You sound like me, a recent note to my therapist-

The underlying mood and energy are better.
Now what I am struggling with are the thoughts. I think I should have some dreams or goals that I feel passionate about,
but anything I think of seems meaningless and pointless. Life is kind of like a loveless marriage.
My son was listening to a speech about people dying all over the world. I said well 100% of people die.
The problem isn't that they die, it's why they die. He told me the day before that he thought that if no one was afraid
to die the world would be a better place, somehow he thought being afraid to die was weakening people.
I think myself that living frozen like I am is worse from an individual perspective. In the medium picture, it is not better.
While people feel death is the worst thing that can happen, suicide is one of the most abusive thing you can do to people
around you. In the big picture whatever happens that people have to live through, is nothing,
especially once mankind is extinct and can't think about it any more. So really it doesn't make sense that we waste
our time thinking, doing, living, loving, breathing, they are nothing more than the pretty dramas of poets.
I look at people right now, and I don't feel a part of any of it. I feel like a fly on the wall.

Why should I care to exist, invest my passions into something that neither I nor the universe will recall?
This is anger that I feel, and I know that the only one that is affected by it is me. Still, you can't live in the moment.
The moment is always past or future. There is no now, you can't measure "now." It is a point on a line with no room for a
whole human being. There is no time in the moment to even feel it, let alone to think about and value it.
I feel intangible, invisible. But I feel something else that if I try to hold anything in my hands it turns to ash.
I have no faith, no hope, in fact to try to feel there is some positive outcome to living seems like I'm trying to
make up a pretty story so I can go numb, instead of feeling this raw meaninglessness. Yet, I want to feel it until it
is done. I want to see what happens if you shake your fist at it forever. I don't want to give in to it, and believe or invent
stories; over time believe the stories, and preach the stories, love and hate for the stories I tell, or the voices of mankind tell.

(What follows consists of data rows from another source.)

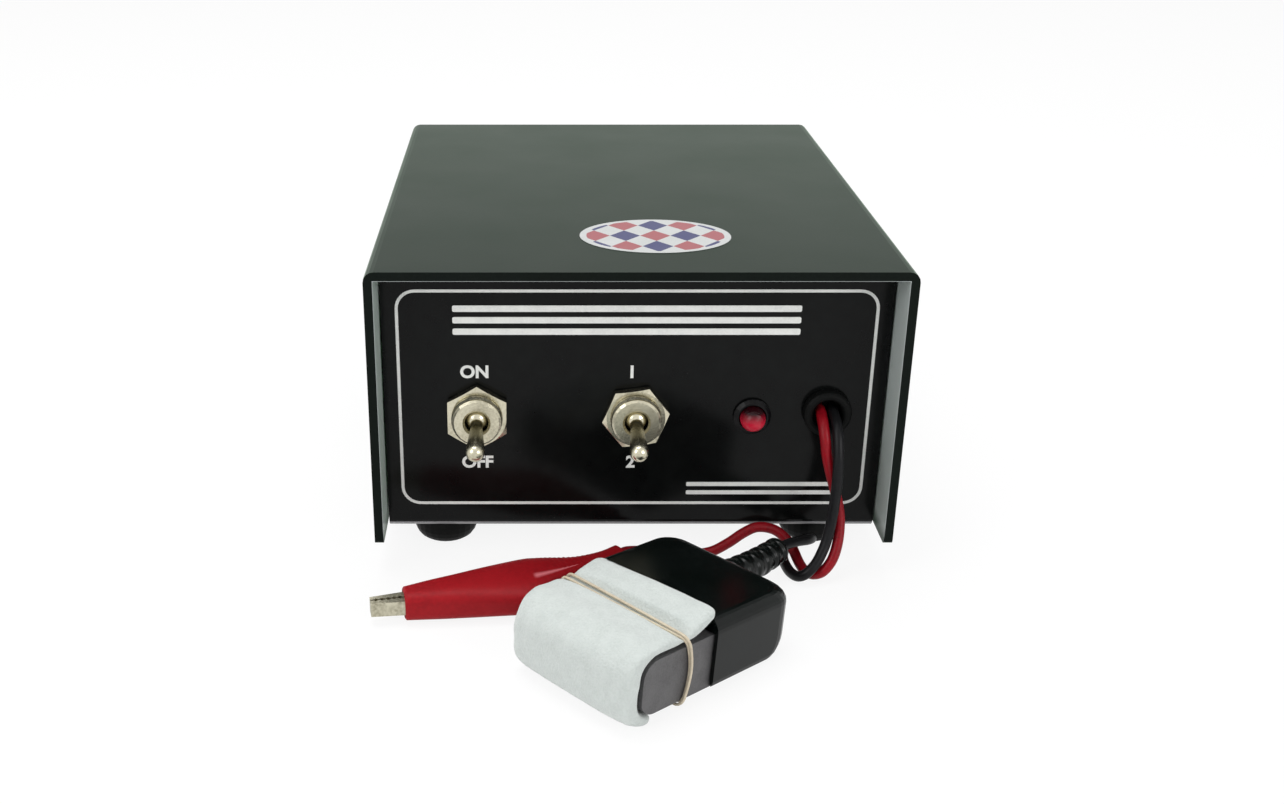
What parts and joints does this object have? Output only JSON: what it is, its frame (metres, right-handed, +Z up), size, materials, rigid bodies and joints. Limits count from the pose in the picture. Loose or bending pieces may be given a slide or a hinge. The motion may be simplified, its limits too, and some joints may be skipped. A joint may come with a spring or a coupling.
{
  "type": "electrochemical etching machine",
  "caption": "Mains-powered metal-marking power unit in a black sheet-metal case, with toggle switches, a felt-covered carbon marking head and a red insulated spring clip on leads",
  "frame": {"origin": "the middle of the underside of the unit and its marking head together, on the bench top", "axes": "+X across the front panel to the right as seen from the front, +Y from the front to the back, +Z up"},
  "size_m": [0.1312, 0.2205, 0.0779],
  "materials": {
    "black_enamel": "satin",
    "nickel_plate": "bright nickel plate",
    "zinc_plate": "zinc plate",
    "black_rubber": "matte",
    "switch_case": "moulded phenolic",
    "black_plastic": "moulded",
    "red_lens": "polished",
    "bulb_glass": "clear",
    "core_steel": "varnished laminations",
    "winding_tape": "polyester tape",
    "carbon": "ground graphite",
    "white_felt": "pressed felt",
    "band_rubber": "natural rubber",
    "brass": "turned",
    "red_vinyl": "soft vinyl",
    "black_vinyl": "soft vinyl"
  },
  "bodies": {
    "unit": {"black_lead": "black_vinyl", "carbon_block": "carbon", "chassis": "black_enamel", "clip_boot": "red_vinyl", "clip_fixed_jaw": "nickel_plate", "clip_pin": "nickel_plate", "clip_spring": "zinc_plate", "cover": "black_enamel", "cover_screw_1": "zinc_plate", "cover_screw_2": "zinc_plate", "cover_screw_3": "zinc_plate", "cover_screw_4": "zinc_plate", "electrode_stud": "brass", "felt_pad": "white_felt", "foot_front_left": "black_rubber", "foot_front_right": "black_rubber", "foot_rear_left": "black_rubber", "foot_rear_right": "black_rubber", "foot_screw_front_left": "zinc_plate", "foot_screw_front_right": "zinc_plate", "foot_screw_rear_left": "zinc_plate", "foot_screw_rear_right": "zinc_plate", "head_handle": "black_plastic", "head_strain_relief": "black_rubber", "lamp_bezel": "black_plastic", "lamp_bulb": "bulb_glass", "lamp_clip": "zinc_plate", "lamp_lens": "red_lens", "lead_grommet": "black_rubber", "mains_grommet": "black_rubber", "mode_switch_back_nut": "nickel_plate", "mode_switch_bushing": "nickel_plate", "mode_switch_case": "switch_case", "mode_switch_front_nut": "nickel_plate", "mode_switch_lug_1": "brass", "mode_switch_lug_2": "brass", "mode_switch_lug_3": "brass", "power_switch_back_nut": "nickel_plate", "power_switch_bushing": "nickel_plate", "power_switch_case": "switch_case", "power_switch_front_nut": "nickel_plate", "power_switch_lug_1": "brass", "power_switch_lug_2": "brass", "rectifier": "black_plastic", "rectifier_screw": "zinc_plate", "red_lead": "red_vinyl", "rubber_band": "band_rubber", "strip_screw_1": "zinc_plate", "strip_screw_2": "zinc_plate", "terminal_strip": "black_plastic", "transformer_coil": "winding_tape", "transformer_core": "core_steel", "transformer_screw_1": "zinc_plate", "transformer_screw_2": "zinc_plate", "transformer_strap": "zinc_plate"},
    "power_lever": {"power_switch_lever": "nickel_plate"},
    "mode_lever": {"mode_switch_lever": "nickel_plate"},
    "clip_jaw": {"clip_moving_jaw": "nickel_plate"}
  },
  "joints": [
    {"name": "power_toggle", "type": "hinge", "parent": "unit", "child": "power_lever", "pos_m": [-0.0383, -0.0332, 0.0379], "axis": [-1, 0, 0], "range_deg": [0, 23]},
    {"name": "mode_toggle", "type": "hinge", "parent": "unit", "child": "mode_lever", "pos_m": [0.0003, -0.0332, 0.0379], "axis": [-1, 0, 0], "range_deg": [0, 23]},
    {"name": "clip_opening", "type": "hinge", "parent": "unit", "child": "clip_jaw", "pos_m": [-0.0448, -0.0618, 0.0042], "axis": [0, 0, -1], "range_deg": [0, 18], "stiffness_Nm_per_rad": 0.15, "springref_deg": -20.05, "deforming": ["clip_boot", "clip_spring"]}
  ]
}
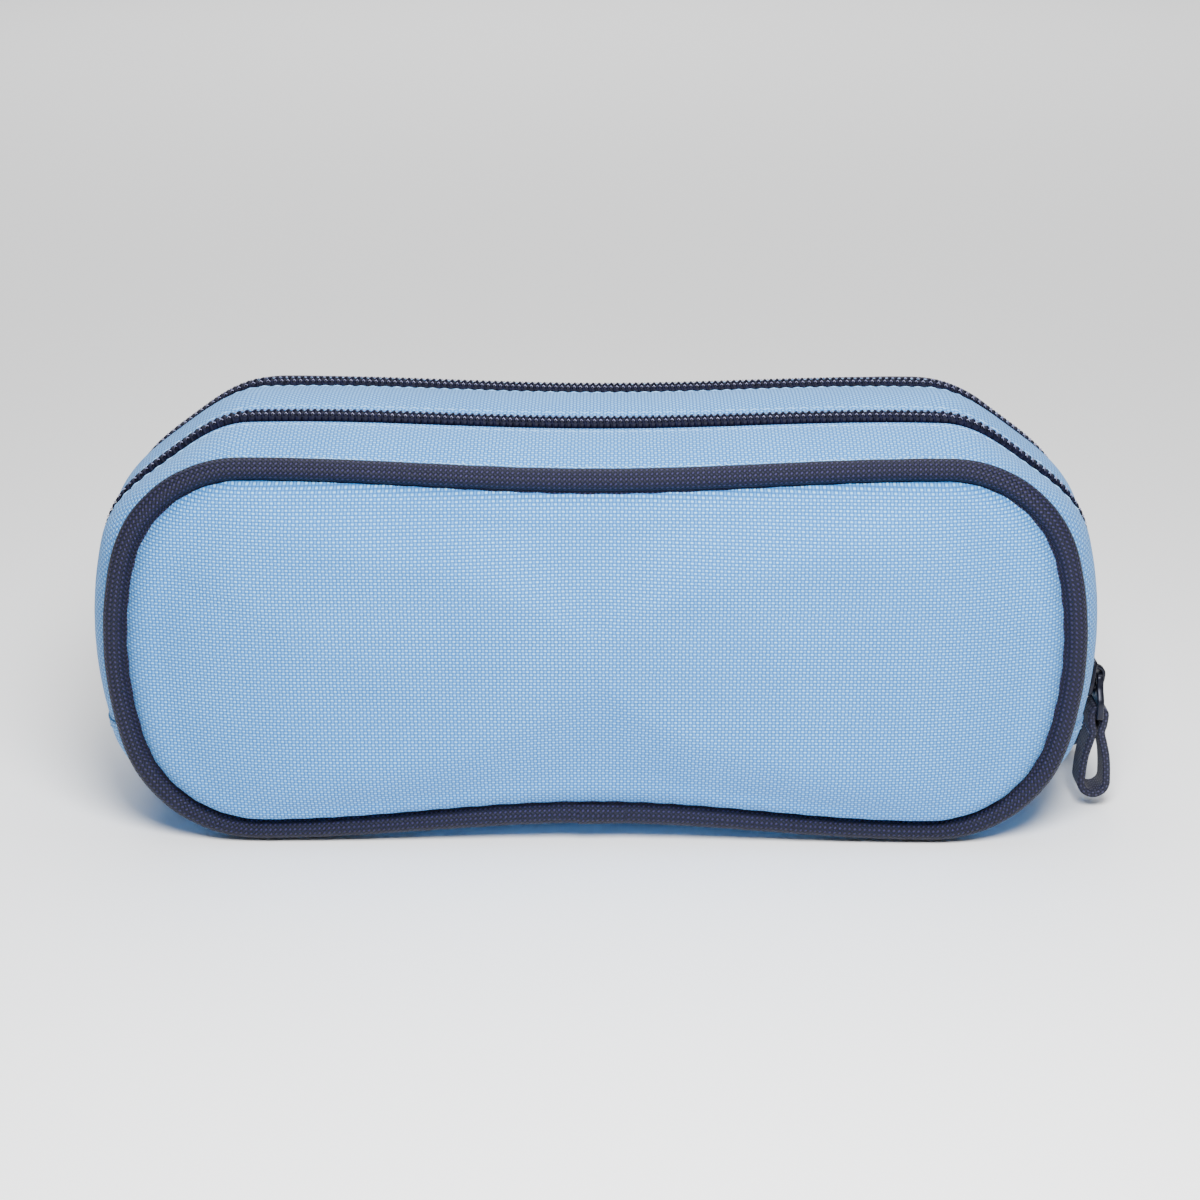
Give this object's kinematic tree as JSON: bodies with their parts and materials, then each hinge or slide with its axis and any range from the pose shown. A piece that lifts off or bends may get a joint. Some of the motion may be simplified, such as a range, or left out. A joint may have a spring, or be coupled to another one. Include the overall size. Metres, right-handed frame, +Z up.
{
  "type": "pencil case",
  "caption": "Soft fabric pencil case with rounded, slightly waisted sides, piped edges and zipped compartments either side of a cloth divider.",
  "frame": {"origin": "middle of the flat underside of the base, on the surface that the case stands on", "axes": "+X along the case towards the sliders, +Y from the front panel to the rear panel, +Z up"},
  "size_m": [0.2368, 0.0908, 0.0962],
  "materials": {
    "cloth": "light blue woven polyester",
    "lining": "plain woven lining",
    "piping": "navy bias-cut woven piping",
    "piping_cord": "undyed twisted cord",
    "zip_tape": "navy woven zip tape",
    "zip_coil": "navy nylon coil",
    "painted_metal": "dark navy paint",
    "webbing": "navy woven webbing"
  },
  "bodies": {
    "case": {"base_band": "cloth", "middle_strip": "cloth", "divider": "lining", "zip_1_tape_inner": "zip_tape", "zip_1_coil_inner": "zip_coil", "zip_1_stop_right": "painted_metal", "zip_1_stop_left": "painted_metal", "zip_2_tape_inner": "zip_tape", "zip_2_coil_inner": "zip_coil", "zip_2_stop_right": "painted_metal", "zip_2_stop_left": "painted_metal"},
    "front_wall": {"front_panel": "cloth", "front_piping_cover": "piping", "front_piping_cord": "piping_cord", "front_seam_binding": "lining", "front_strip": "cloth", "zip_1_tape_outer": "zip_tape", "zip_1_coil_outer": "zip_coil"},
    "rear_wall": {"rear_panel": "cloth", "rear_piping_cover": "piping", "rear_piping_cord": "piping_cord", "rear_seam_binding": "lining", "rear_strip": "cloth", "zip_2_tape_outer": "zip_tape", "zip_2_coil_outer": "zip_coil"},
    "front_slider": {"zip_1_slider": "painted_metal", "zip_1_bridge": "painted_metal"},
    "front_tab": {"zip_1_tab": "painted_metal"},
    "front_strap": {"zip_1_strap": "webbing"},
    "rear_slider": {"zip_2_slider": "painted_metal", "zip_2_bridge": "painted_metal"},
    "rear_tab": {"zip_2_tab": "painted_metal"},
    "rear_strap": {"zip_2_strap": "webbing"}
  },
  "joints": [
    {"name": "front_wall_opens", "type": "hinge", "parent": "case", "child": "front_wall", "pos_m": [0, -0.0385, 0.00275], "axis": [1, 0, 0], "range_deg": [0, 40]},
    {"name": "front_slider_runs", "type": "hinge", "parent": "case", "child": "front_slider", "pos_m": [0.02688, -0.016, 0.04555], "axis": [0, -1, 0], "range_deg": [0, 20]},
    {"name": "front_tab_swings", "type": "hinge", "parent": "front_slider", "child": "front_tab", "pos_m": [0.11744, -0.016, 0.03234], "axis": [0, -1, 0], "range_deg": [0, 110]},
    {"name": "front_strap_swings", "type": "hinge", "parent": "front_tab", "child": "front_strap", "pos_m": [0.11744, -0.016, 0.02334], "axis": [0, -1, 0], "range_deg": [0, 80]},
    {"name": "rear_wall_opens", "type": "hinge", "parent": "case", "child": "rear_wall", "pos_m": [0, 0.0385, 0.00275], "axis": [-1, 0, 0], "range_deg": [0, 40]},
    {"name": "rear_slider_runs", "type": "hinge", "parent": "case", "child": "rear_slider", "pos_m": [0.02688, 0.016, 0.04555], "axis": [0, -1, 0], "range_deg": [0, 20]},
    {"name": "rear_tab_swings", "type": "hinge", "parent": "rear_slider", "child": "rear_tab", "pos_m": [0.11744, 0.016, 0.03234], "axis": [0, -1, 0], "range_deg": [0, 110]},
    {"name": "rear_strap_swings", "type": "hinge", "parent": "rear_tab", "child": "rear_strap", "pos_m": [0.11744, 0.016, 0.02334], "axis": [0, -1, 0], "range_deg": [0, 80]}
  ]
}
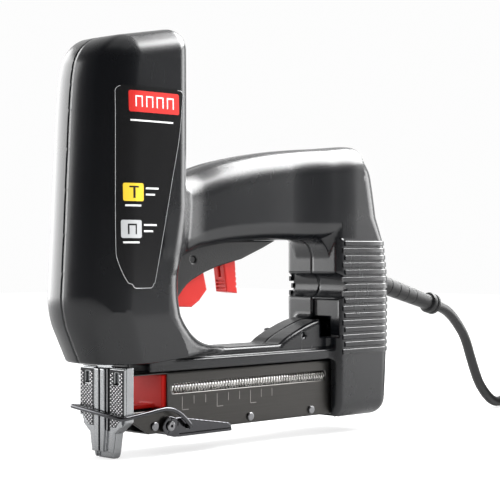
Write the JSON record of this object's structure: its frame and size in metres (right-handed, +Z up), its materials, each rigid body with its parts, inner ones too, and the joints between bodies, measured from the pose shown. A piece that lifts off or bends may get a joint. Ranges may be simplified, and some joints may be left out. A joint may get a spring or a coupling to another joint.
{
  "type": "staple gun",
  "caption": "Corded electric staple gun with a tall solenoid tower, closed D grip, spring-fed magazine under the hand, and a latched steel nose.",
  "frame": {"origin": "under the middle of the tool without its cord, level with the tip of the nose", "axes": "+Z up along the driver's stroke, +X to the rear along the magazine, -Y the tool's left side"},
  "size_m": [0.4982, 0.0964, 0.2369],
  "materials": {
    "shell_plastic": "fine satin moulded grain",
    "black_plastic": "matt black moulded",
    "red_plastic": "smooth red moulded",
    "label_film": "glossy dark film",
    "satin_steel": "dark satin steel",
    "bright_steel": "bright plated steel",
    "rubber": "black flexible rubber",
    "copper_wire": "enamelled copper wire",
    "board": "green board lacquer",
    "brass": "plain brass"
  },
  "bodies": {
    "frame": {"housing_left": "shell_plastic", "housing_right": "shell_plastic", "trigger_shroud": "black_plastic", "trigger_switch": "black_plastic", "power_module": "black_plastic", "coil_bobbin": "black_plastic", "cord_clamp": "black_plastic", "cord_tie": "black_plastic", "side_label": "label_film", "housing_screw_1": "satin_steel", "housing_screw_2": "satin_steel", "housing_screw_3": "satin_steel", "housing_screw_4": "satin_steel", "housing_screw_5": "satin_steel", "housing_screw_6": "satin_steel", "housing_screw_7": "satin_steel", "trigger_pin": "satin_steel", "trigger_lock_pin": "satin_steel", "solenoid_frame": "satin_steel", "latch_pin": "satin_steel", "magazine_body": "satin_steel", "magazine_rivet_1": "satin_steel", "magazine_rivet_2": "satin_steel", "magazine_rivet_3": "satin_steel", "trigger_spring": "bright_steel", "plunger_spring": "bright_steel", "nose_body": "bright_steel", "staple_rail": "bright_steel", "pusher_spring": "bright_steel", "plunger_bumper": "rubber", "strain_relief": "rubber", "power_cord": "rubber", "cord_coil": "rubber", "plug_body": "rubber", "coil_winding": "copper_wire", "circuit_board": "board", "plug_blade_1": "brass", "plug_blade_2": "brass"},
    "trigger": {"trigger": "red_plastic"},
    "trigger_lock": {"trigger_lock": "red_plastic"},
    "driver": {"plunger": "bright_steel", "driver_blade": "bright_steel", "driver_pin": "satin_steel"},
    "pusher": {"pusher": "red_plastic"},
    "latch": {"latch_lever": "bright_steel"},
    "bail": {"wire_bail": "bright_steel"},
    "nose_door": {"nose_plate": "bright_steel"}
  },
  "joints": [
    {"name": "trigger_squeeze", "type": "hinge", "parent": "frame", "child": "trigger", "pos_m": [-0.0047, 0, 0.125], "axis": [0, -1, 0], "range_deg": [0, 9], "stiffness_Nm_per_rad": 0.6, "springref_deg": -5.73},
    {"name": "trigger_lock_press", "type": "hinge", "parent": "frame", "child": "trigger_lock", "pos_m": [-0.0372, 0, 0.108], "axis": [0, -1, 0], "range_deg": [0, 8], "stiffness_Nm_per_rad": 0.3, "springref_deg": -5.73},
    {"name": "driver_stroke", "type": "slide", "parent": "frame", "child": "driver", "axis": [0, 0, -1], "range_m": [0, 0.024], "stiffness_N_per_m": 500, "springref_m": -0.02, "deforming": ["plunger_spring"]},
    {"name": "pusher_slide", "type": "slide", "parent": "frame", "child": "pusher", "axis": [1, 0, 0], "range_m": [0, 0.095], "stiffness_N_per_m": 60, "springref_m": -0.08},
    {"name": "latch_turn", "type": "hinge", "parent": "frame", "child": "latch", "pos_m": [-0.0617, 0, 0.0162], "axis": [0, 1, 0], "range_deg": [0, 95]},
    {"name": "bail_turn", "type": "hinge", "parent": "latch", "child": "bail", "pos_m": [-0.0487, 0, 0.0152], "axis": [0, 1, 0], "range_deg": [-95, 0]},
    {"name": "nose_door_swing", "type": "hinge", "parent": "frame", "child": "nose_door", "pos_m": [-0.0955, 0, 0.0488], "axis": [0, 1, 0], "range_deg": [0, 12]}
  ],
  "couplings": [
    {"joint": "bail_turn", "follows": "latch_turn", "ratio": -1},
    {"joint": "nose_door_swing", "follows": "latch_turn", "ratio": 0.126}
  ]
}
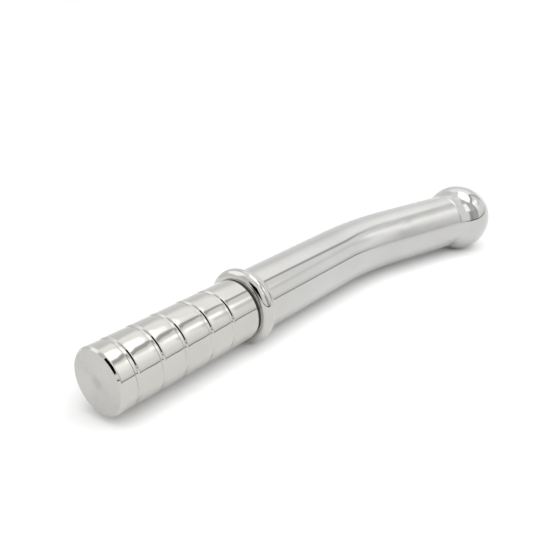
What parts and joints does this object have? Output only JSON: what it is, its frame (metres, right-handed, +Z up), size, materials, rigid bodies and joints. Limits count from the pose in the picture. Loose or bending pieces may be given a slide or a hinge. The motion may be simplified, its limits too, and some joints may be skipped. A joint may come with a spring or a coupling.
{
  "type": "bent steel hand wand",
  "caption": "Hand wand with a grooved screw-off grip, a stop collar, a gently bent polished tube and a ball end.",
  "frame": {"origin": "centre of the flat butt face, on the axis of the grip", "axes": "+X along the grip from the butt towards the collar, +Z up with the wand lying on its collar and ball, the shaft bends towards -Y"},
  "size_m": [0.2282, 0.0513, 0.0317],
  "materials": {
    "polished_steel": "mirror polished stainless steel",
    "turned_steel": "fine turned stainless steel with a polished rim",
    "machined_steel": "machined stainless steel",
    "seal_rubber": "matt black rubber"
  },
  "bodies": {
    "shaft": {"shaft_tube": "polished_steel", "shaft_bush": "machined_steel", "thread_stud": "machined_steel", "stud_pin": "machined_steel", "collar_ring": "polished_steel", "ball_rear_shell": "polished_steel", "ball_front_shell": "polished_steel"},
    "seal": {"seal_washer": "seal_rubber"},
    "grip": {"grip_sleeve": "polished_steel", "butt_cap": "turned_steel", "grip_plug": "machined_steel"}
  },
  "joints": [
    {"name": "seal_travel", "type": "slide", "parent": "shaft", "child": "seal", "axis": [-1, 0, 0], "range_m": [0, 0.0105]},
    {"name": "grip_turn", "type": "hinge", "parent": "seal", "child": "grip", "pos_m": [0.0333, 0, 0], "axis": [-1, 0, 0], "range_deg": [0, 2160]}
  ],
  "couplings": [
    {"joint": "grip_turn", "follows": "seal_travel", "rad_per_m": 3590}
  ]
}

Still there is something I get out of my resistance to accepting that stories are all we know how to do, and tell them as
long as I breath. Whatever it is that I get from it feels disturbed, unsettled, but it feels like I am saying "That all I know,
is nothing, but at least it seems more true than stories." Yet it is really another story, in which I am a prisoner of ignorance,
circling the great abyss. I see in my minds eye, a dragon snapping and roaring circling the pit trying to snatch me and drag me down.
I stand here thinking, didn't I already take this leap? how is it that I am still here, my feet grown into the earth hanging half-way between
fantasy and chaos? I thought I had already fallen, but here I stand clinging to the world. Why can't I let go and just fall?